Titled PROTECT PROTECT, the exhibition is packed into one floor of the Upper East Side museum and shows a selection of Holzer’s work from the last two decades.

Art21 released a new video on Holzer this week, featuring the outdoor Xenon Projections of PROTECT PROTECT in Chicago. Watch it here and view the others released earlier this year here and here.

Following is a short excerpt from an information-packed interview that covers the technical execution of Holzer’s works, her thoughts about the curation of text and the role of intuition in her art:

Paddy Johnson: You’ve talked about how you like your work to be socially useful. In your opinion, what are the more useful capacities art can serve today?

Jenny Holzer: A translation is that I want to be useful somehow to justify my existence. I don’t think that art has to be useful, at least not in any straightforward way. I don’t want art in service. But good art can be responsive, alive to and so truthful about what’s around, and that’s potentially helpful. Being awestruck, dumbstruck and transfixed by art can be dandy. And being aroused, stunned, terrified, lulled, intrigued, confounded, freed, schooled and euphoric is a lot, and art can do that and more.

PJ: Indexable text on the Internet has created both the desire and need for textual curation. Has this influenced your practice in any way?

JH: Since I stopped writing, I’m always pulling text off the web and trying to put it in order so that I can give collections to people.The Redaction, Hand and Map paintings at the Whitney are a result of this activity. I searched for declassified and other sensitive material on the war in Iraq and the treatment of detainees in hopes of understanding more about what happened, then I silk-screened the pages that seemed most representative and telling.
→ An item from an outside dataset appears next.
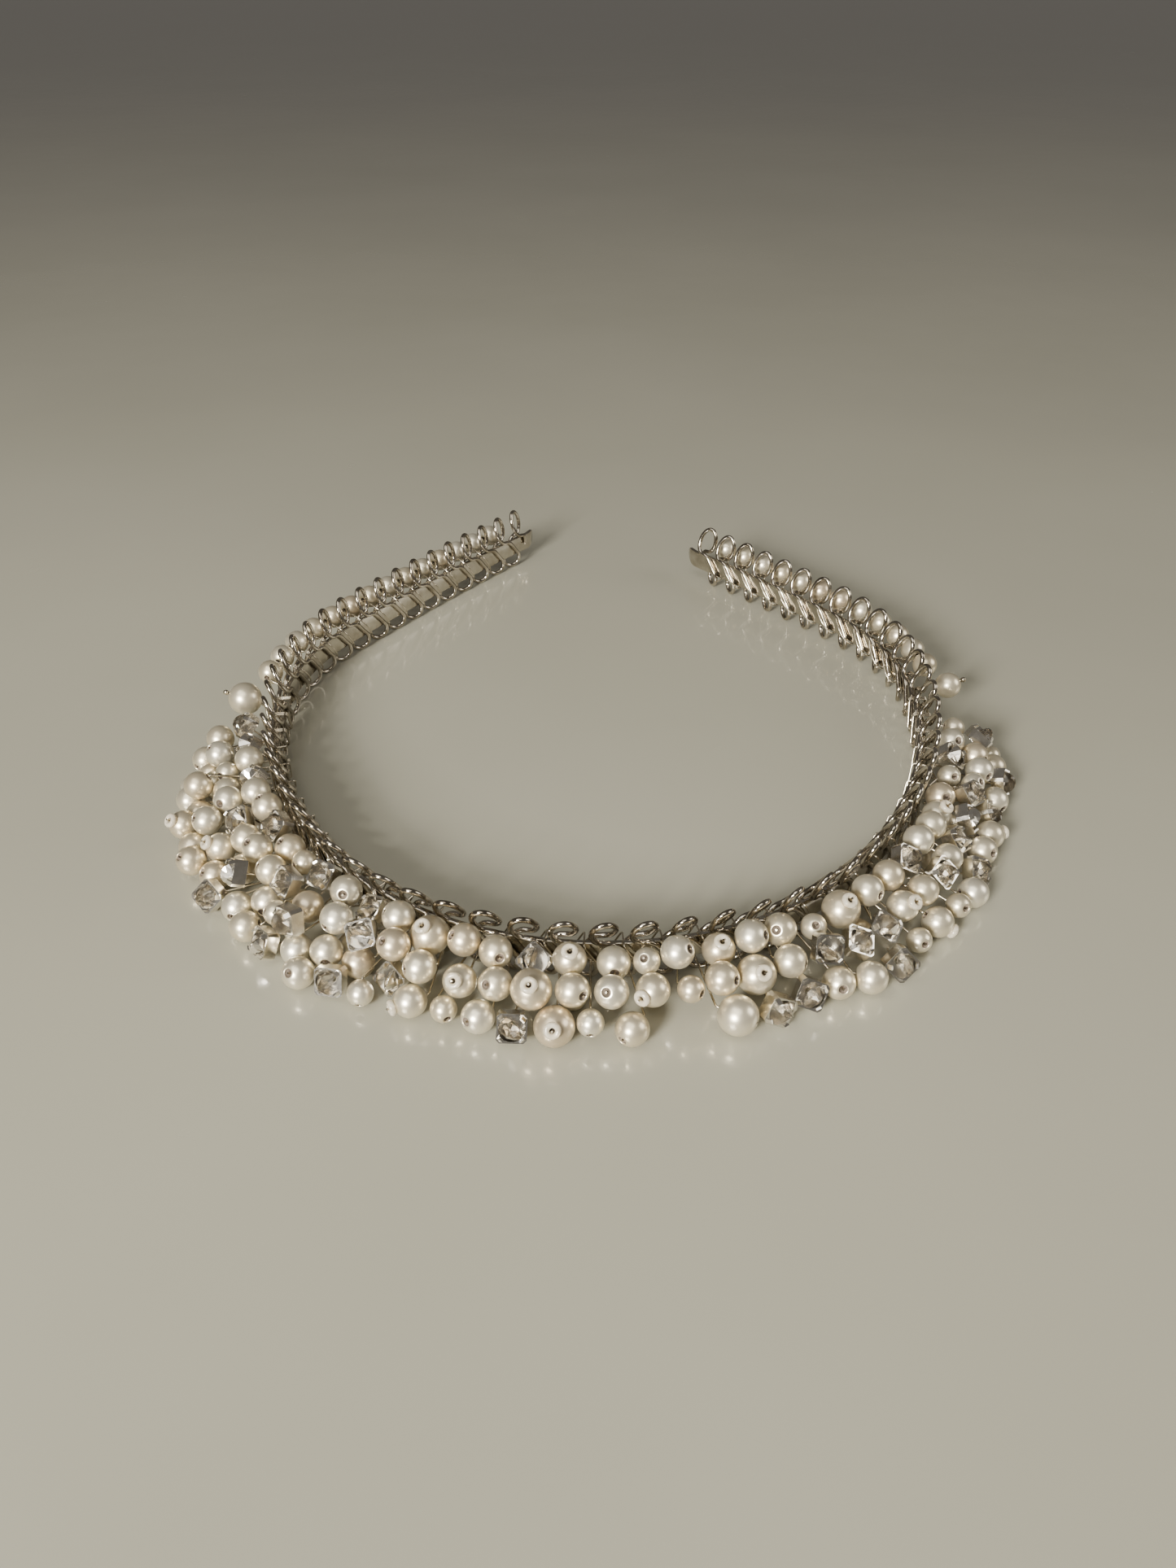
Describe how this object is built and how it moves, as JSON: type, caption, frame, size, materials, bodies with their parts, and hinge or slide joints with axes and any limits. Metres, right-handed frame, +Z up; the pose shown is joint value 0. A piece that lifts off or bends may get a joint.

Often I chose first-person accounts because the “I” stays alive and helps me understand and reply to the history. And to my surprise, I’ve been picking images sometimes rather than text, so that the stories can be glimpsed rather than read. I’m working on the installation of these paintings for the Whitney and am finding that the hanging can reflect the original searches at times and that’s interesting.

Read the whole interview here.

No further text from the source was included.